“Kipo and the Age of the Wonderbeasts” is a Netflix original produced by “Dreamworks Animation Television” and released throughout the year 2020. Season 3 is a wonderful (but not perfect) conclusion to Kipo’s story with plenty of thrills and laughs. That being said let us take a look at some of the best parts of season 3 as well as the not so great parts.
For those who haven’t caught up yet, I suggest you watch the rest before continuing on. This will be a spoiler-filled review
Pacifism in the Presence of War
Season 3 challenges Kipo’s beliefs with the threat of Dr. Amelia. Kipo has always been the optimist when it comes to solving problems. Rather than fight, she chooses to talk about problems and try to get people to see her side. Because of this, many of Kipo’s allies in season 3 are former enemies from the previous seasons.
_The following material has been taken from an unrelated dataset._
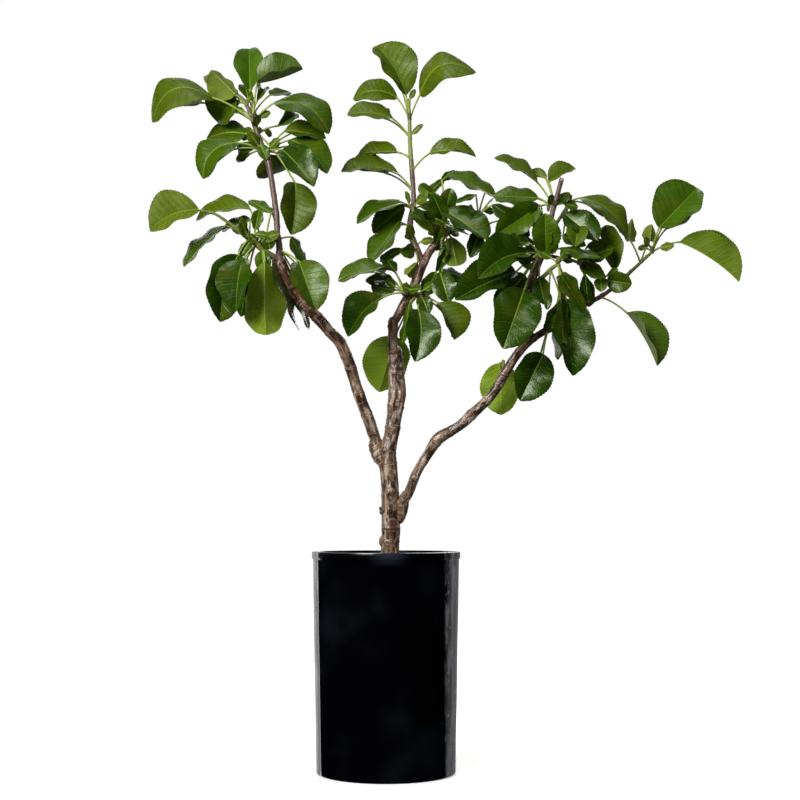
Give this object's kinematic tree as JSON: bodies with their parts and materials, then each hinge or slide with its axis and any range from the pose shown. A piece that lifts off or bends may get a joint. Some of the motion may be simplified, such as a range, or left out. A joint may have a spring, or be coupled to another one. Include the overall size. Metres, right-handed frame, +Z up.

Pacifism is hard to achieve in the middle of a war. Season 3 works this in with Kipo’s struggle to protect her new friends without fighting the people she was raised with. This works wonderfully since we get to see the consequences for Kipo’s inability to act midseason. Her character is challenged and her dilemmas feel real. When she finally decides to fight back she needs help from her friends to calm down and think things through. Even then she doesn’t always know what the best option will be. She can only do her best.
The stakes for these decisions are not light. The show makes it clear that fighting would solve the problem temporarily but cause the cycle of violence to continue. However, completely refusing to fight will result in casualties. It is up to Kipo to find the middle and break the cycle.
The Power of Choice
One of the main lessons Kipo has to offer is that you shouldn’t push one generation’s problems to the next. Instead, you should work to make a better future for everyone. Kipo’s main goal this season is to see Mutes and Humans living in harmony together. Characters on both sides of the conflict need to set aside their differences but it’s not easy. One example is Hugo’s decision to let go of his hate and join Kipo. In contrast, Dr. Amelia refuses to let go of her hatred and winds up trapped forever with Fun Gus.
This is a plus for the season since it manages to encompass the show’s larger theme into the story arcs of it’s two main villains. The show even manages to tap into more subtle forms of prejudice such as addressing the symbolism of Wolf’s cloak. She realizes that although her wolf cloak is iconic to her attire, it represents her old prejudice of Mutes. This is a feeling she no longer has and thus, she swaps it out for something more modern. Rather than dwelling on the past, a choice is made to move forwards.
At its heart, Kipo is a story about family, what it means to lose it, and what it means to find it again. The characters all go through their own personal journeys. Some try to create a better future while others try to overcome past trauma. It is interesting to see characters like Hugo embrace the family they left behind while others like Dr. Amelia have no one to return to.
One powerful moment in regards to family is Wolf’s reunion with Margot. Margot tries many times to be friendly with Wolf. However, Wolf does not forgive her. She still remembers being hunted by her own family. It is easy for a show to have a family member come back into the picture. Instead, Kipo did something you don’t often see. It showed that you don’t always have to forgive people for what they’ve done to you even if they were family. Your true family is made up of people who care about you.
Too Much in Too Little Time
The biggest flaw this season was the amount of content that needed to be covered to reach its conclusion. Plot threads come and vanish while other more important threads take their place. One plot thread that was unfortunately too short was Dr. Amelia’s backstory. While other major characters such as Song and Hugo have their own episodes dedicated to them, Dr. Amelia’s is told through three flashbacks.
One of the things that made Hugo such a compelling villain was his origin story. He was a tragic character who felt betrayed by those he called family. In season two we see this unfold and because of that, we feel like we can sympathize and understand Hugo. This never happens with Dr. Amelia. Her struggles are merely implied but never fleshed out enough to be as complex as Hugo’s.
While there are some touching moments between Hugo and his newfound family, it doesn’t feel like enough time was devoted to his redemption arc either. The final episode “Age of the Wonderbeasts” has Hugo perform a heroic sacrifice as his final act. While the moment is emotional it feels unnecessary to once again have a show where a redemption arc ends in sacrifice rather than atonement over time.
In Conclusion, “Kipo and the Age of the Wonderbeast” has a pretty solid final season. I give it a 4 out of 5. We see a conclusion to Kipo’s story and we get a five year time skip to show that things are alright. The season could have done with at least one more episode to round out some of the loose plot threads. Despite its flaws, the show manages to complete what it set out to do and gives a heartfelt sendoff to the age of the Wonderbeasts.